While at the village, we were treated to a demonstration of the making of yucca flatbread. Yucca is often known as cassava in English. Yuca is a tubular root, and is a good source of carbs for a lot of folks who live around the tropics. Although we had yuca many times in soups and such, we'd never had flatbread make of yuca. We were stoked, especially when we heard that the bread would be made of yuca and nothing else.
The lady pictured below first took us out back of the village, to where some yuca trees were growing (another thing we'd never seen). She told me to pull up the tree which, maybe because it had been raining, came right up. The tree had about 7 or 8 tubular roots hanging from the trunk. She brandished the machete she had been carrying and quickly lopped off the tubes. We carried them back to the open air hut we had been hanging out in, and pulled the skin off the yuca. It came off much easier than the skin of those bought in the market or store. She then washed them up.
After washing the yuca, she proceeded to grate it with a large cheese grater looking thing, but again with the thing you use for lemon zest (the more pokey, star-shaped weird looking side). All the yuca was ground up like this in no time.

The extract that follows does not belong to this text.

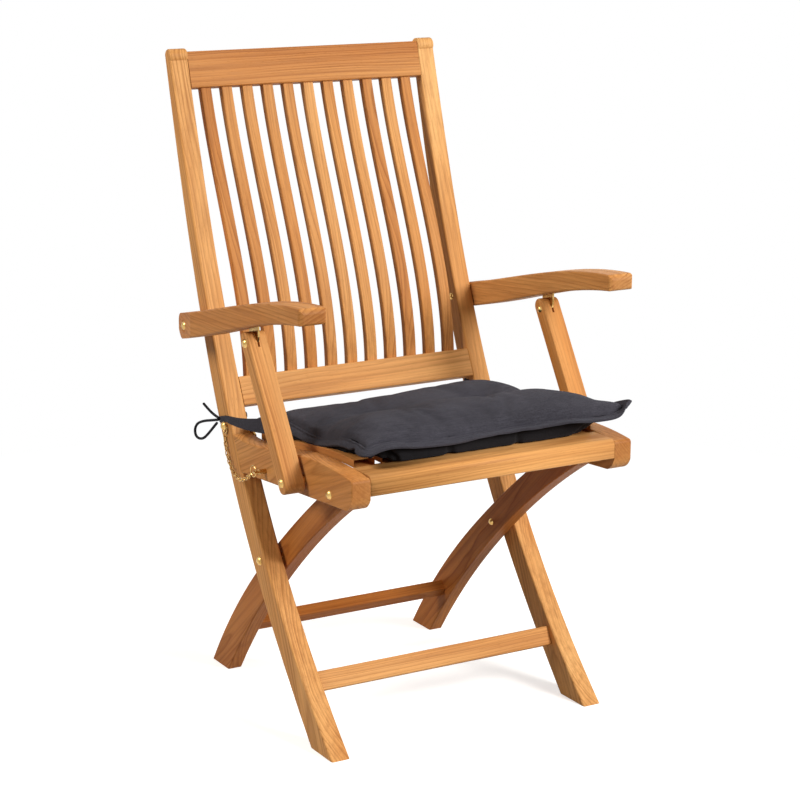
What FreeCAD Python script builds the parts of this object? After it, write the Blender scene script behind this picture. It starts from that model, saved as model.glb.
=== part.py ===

Then she (sorry, forgot her name) pulled off the shelf this long straw mat looking thing, upon which she placed the ground up yuca.
She twisted the mat lengthwise, wrapping the yuca up inside the length of the mat, and tied the top of it to this pole. The bottom of the mat had two long extensions that looked like handles, and she put this stick into the mat and proceeded to turn it, wringing out the juice from the yuca. It had an amazing amount of juice. Plus, that lady was strong!